LaDonna and her husband spend the night alone in her mother's house. Although Larry Williams would rather see his wife return to Baton Rouge, LaDonna insists she has no plans to sell the bar, and changes the subject by re-engaging him in some love making.
The staff hustles around Brulard's kitchen, setting up plates for him to garnish before sending them out. Dissatisfied, Brulard sweeps all the plates on to the floor and orders everyone to start over.

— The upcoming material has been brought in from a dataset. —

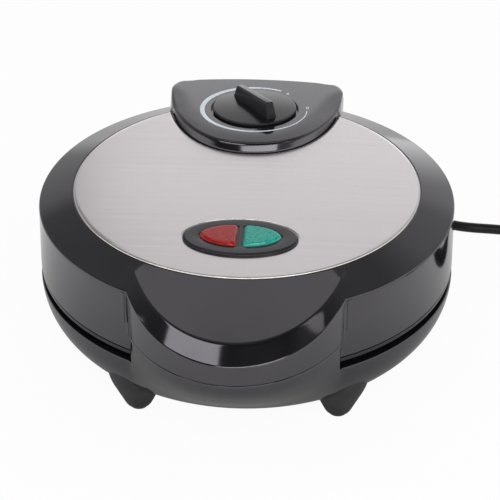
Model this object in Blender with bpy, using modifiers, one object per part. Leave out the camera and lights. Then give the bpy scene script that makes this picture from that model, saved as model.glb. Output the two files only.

Sonny watches as Annie sits in with John Boutté at The Spotted Cat. Later, he joins them on stage for another number. After the show, Davis greets Sonny and catches him up on Annie, who is just back from touring. "Sky's the limit," Davis says about Annie. He rejoins her and their friends, leaving Sonny feeling left out.
Toni watches Sofia's rant on YouTube.
Hidalgo returns to Reyes' work site in a newly leased Jaguar. In search of a lunch spot, he rejects his cousin's suggestion of a local burrito wagon. At Luizza's, Hidalgo can't stop talking about the Frenchaletta and chastises Reyes for not fully appreciating the city: "There's more to life than money."
Bernette has lunch with Lt. Colson. Besides discussing the Danziger Bridge incident, the two talk about their teenage children and how distant they've become. Bernette reminds Colson that as far as Sofia knows, her father's death was an accident.
Toni and Sofia eat supper silently. When Toni tries to start a conversation, Sofia rejects her efforts and tells her, "Everything's status quo."
Reyes takes Hidalgo to Gigi's in search of live music, but settles for the juke box, charming LaDonna with his dance moves.
McAlary takes Annie to a show at Tipitina's and suggests she try sitting in sometime to expand her possibilities as a musician.
Desautel spends her afterhours in an Irish bar. Sonny watches other musicians play in the Quarter. The young boy Robert continues to struggle with his trumpet, and a nearby man assures him "it'll get easier." Nearby, Lt. Colson inspects the scene of another homicide. Spotting Robert, he waves him off and warns him about the curfew in place.